Noura rajoute : « J’attends la période des soldes pour acheter du neuf avec des pris plus bas. J’achète en avance d’une année pour l’été ou l’hiver prochain. J’achète également à crédit ou par facilité de paiement ».

La famille n’est pas partie en vacances depuis 2 ans. Faouzi nous dit : « Pour ‘‘calmer’’ les filles nous faisons quelques petites sorties ou profitons des fois de quelques accès à des piscines privées payantes. C’est plus à la portée ».

La rentrée scolaire

Noura Intervient et dit : « Le vrai cauchemar c’est la rentrée scolaire. On évite le plus possible d’aborder ce sujet. A chaque fois, on se dispute et la tension monte entre moi et Faouzi. On est tendus et la pression est énorme. La cocotte fume et la casserole bouille ! ».

Faouzi prend la parole : « On s’endette pour la réussite de nos filles. Nous voulons qu’elles soient brillantes régionalement et nationalement. A chaque rentrée c’est 3 000 dinars au moins qu’il faut débourser. A raison de 1 000 dinars par fille.  On essaie de mettre de côté cette somme depuis des mois. Les prix de la fourniture scolaire n’arrêtent pas d’augmenter. Les prix des cahiers ont dépassé toute logique surtout avec l’inexistence du cahier subventionné.
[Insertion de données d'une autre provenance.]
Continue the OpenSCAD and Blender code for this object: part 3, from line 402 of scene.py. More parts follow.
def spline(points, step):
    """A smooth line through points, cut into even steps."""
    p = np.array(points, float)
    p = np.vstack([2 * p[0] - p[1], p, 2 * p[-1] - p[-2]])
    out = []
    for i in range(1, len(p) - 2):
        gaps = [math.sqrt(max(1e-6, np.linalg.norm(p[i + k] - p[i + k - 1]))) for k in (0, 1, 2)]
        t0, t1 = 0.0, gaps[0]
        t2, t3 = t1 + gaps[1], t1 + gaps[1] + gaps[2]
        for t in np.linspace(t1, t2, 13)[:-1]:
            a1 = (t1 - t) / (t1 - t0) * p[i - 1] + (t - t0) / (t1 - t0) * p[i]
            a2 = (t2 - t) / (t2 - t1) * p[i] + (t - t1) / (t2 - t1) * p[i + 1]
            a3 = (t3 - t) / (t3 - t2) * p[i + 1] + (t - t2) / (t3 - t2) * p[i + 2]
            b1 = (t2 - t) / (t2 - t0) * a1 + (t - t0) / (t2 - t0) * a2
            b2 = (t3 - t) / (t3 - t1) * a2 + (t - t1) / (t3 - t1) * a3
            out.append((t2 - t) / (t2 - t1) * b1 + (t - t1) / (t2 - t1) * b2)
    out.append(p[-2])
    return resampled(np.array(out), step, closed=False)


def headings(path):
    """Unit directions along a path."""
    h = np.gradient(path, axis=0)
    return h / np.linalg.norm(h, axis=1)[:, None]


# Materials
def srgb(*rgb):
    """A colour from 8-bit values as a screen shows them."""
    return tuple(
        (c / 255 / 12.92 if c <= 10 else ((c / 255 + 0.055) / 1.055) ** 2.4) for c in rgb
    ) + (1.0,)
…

D’habitude nous n’achetons que des produits de qualité auprès de libraire connues. Cette année on a décidé d’acheter chez d’autres points de ventes non conventionnels du marché parallèle qui sont moins chers. Pourvu qu’on y arrive وان شاء الله نخلطوا»

Dépenses familiales :

La facture de la SONEDE est de 60 dinars alors que pour la STEG la facture peut facilement dépasser les 100 dinars par mois. 

La famille consacre 90 dinars par mois pour Internet et les frais de télécommunications (cartes de recharges téléphoniques). Chaque membre de la famille dispose d’un téléphone.

La famille n’a pas de prédispositions particulières pour Ramadhan, le budget est quasiment le même que les autres mois.

Pour l’Aïd Kebir, la famille achète un mouton pour 400 dinars. Faouzi nous déclare à ce sujet : « Le mouton est indiscutable pour les filles. Je dois l’acheter même à crédit ».